De plus, l’équipe espère fournir non seulement de l’alimentation animale et des engrais, mais aussi investir la filière du tilapia. La Côte d’Ivoire étant une grande consommatrice de ce poisson, elle a fait part de son intérêt concernant l’utilisation des larves de mouche soldat noire dans les farines destinées à l’alimentation des poissons, qui sont particulièrement onéreuses.
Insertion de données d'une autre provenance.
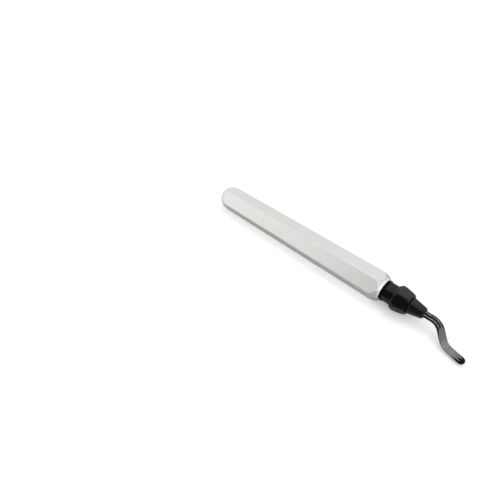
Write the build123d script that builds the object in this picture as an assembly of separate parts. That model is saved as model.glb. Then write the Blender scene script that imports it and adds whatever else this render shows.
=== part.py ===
from build123d import *
import os
from math import cos, radians, sin, sqrt

# Hand deburring tool: a hexagonal aluminium handle, a black quick-release chuck on its front end,
# and an S-shaped deburring blade that swivels freely in the chuck. All lengths are millimetres.
#
# Frame: the origin is the middle of the handle's lowest flat, the face that the tool lies on.
# +X runs along the tool towards the blade, +Z is up. Places along the tool are given as
# distances from the handle's front face, positive towards the blade.

# Handle: hexagonal bar with a domed rear end and a rounded shoulder at the front
ACROSS_FLATS = 13.0
HANDLE_LENGTH = 114.0
HANDLE_EDGE_RADIUS = 0.4
HANDLE_DOME_LENGTH = 10.5
HANDLE_DOME_POWER = 2.4
HANDLE_ENVELOPE_RADIUS = 7.55
SHOULDER_LENGTH = 4.2
SHOULDER_BEND = 1.25
SHOULDER_BEND_RADIUS = 6.45
HANDLE_FACE_RADIUS = 5.5
COUNTERSINK_RADIUS = 5.3
SEAT_RADIUS = 4.75
SEAT_DEPTH = 0.7

# Chuck body: plug and seat in the handle, flange in front of a relief, and the faceted neck that
# guides the collar
PLUG_RADIUS = 4.0
PLUG_LENGTH = 5.0
RELIEF_RADIUS = 4.65
RELIEF_END = 0.5
FLANGE_RADIUS = 5.25
FLANGE_END = 1.1
FLANGE_CHAMFER = 0.15
NECK_RADIUS = 4.85
NECK_ACROSS_FLATS = 9.1
NECK_END = 5.8
NECK_EDGE_RADIUS = 0.3
POCKET_RADIUS = 3.95
POCKET_FLOOR = 1.0

# Clamp washer under the spindle's shoulder, which also seats the spring
WASHER_RADIUS = 3.85
WASHER_HOLE_RADIUS = 2.55
WASHER_THICKNESS = 0.4

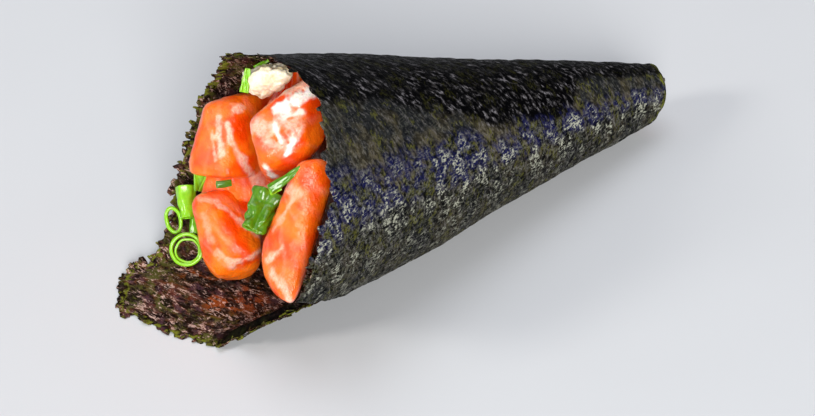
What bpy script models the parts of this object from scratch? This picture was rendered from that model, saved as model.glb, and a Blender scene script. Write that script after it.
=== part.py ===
"""A temaki hand roll lying on its side: one toasted nori sheet rolled into a cone round salmon.

The cone's axis lies along X with the tip towards +X, its open mouth faces -X, its back wall stands
on the +Y side and the plate is the plane Z = 0. The object's origin is the middle of its footprint.

The sheet is worked out flat first. A point of it is (u, v): u runs along the edge that becomes the
mouth and v runs away from the apex, the point where the cone would close if it went on. Its polar
place about the apex (rho, theta) then becomes a place on the cone: rho is the distance from the
apex and theta the way round. Every length below is in millimetres until MM turns it to metres.
"""

from math import cos, hypot, pi, radians, sin

import bmesh
import bpy
import numpy as np

MM = 0.001
COLLECTION = "temaki_hand_roll"

# Where the apex lies in the object's frame.
APEX = np.array([94.212, 1.574, 0.0])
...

«Ce projet est une alliance unique de solutions qui sont l’exemple même de ce que devrait être l’innovation agricole», déclare Vincent Martin, Directeur du Bureau de l’innovation de la FAO. «Il répond à des besoins réels: la gestion soutenable des déchets, le développement des ressources agricoles locales et l’émancipation économique au service du renforcement de la sécurité alimentaire. Voilà comment l’innovation se traduit sur le terrain».

Le programme ELEVATE dépend du Bureau de l’innovation de la FAO. Il accompagne actuellement 8 autres projets d’innovation agricole.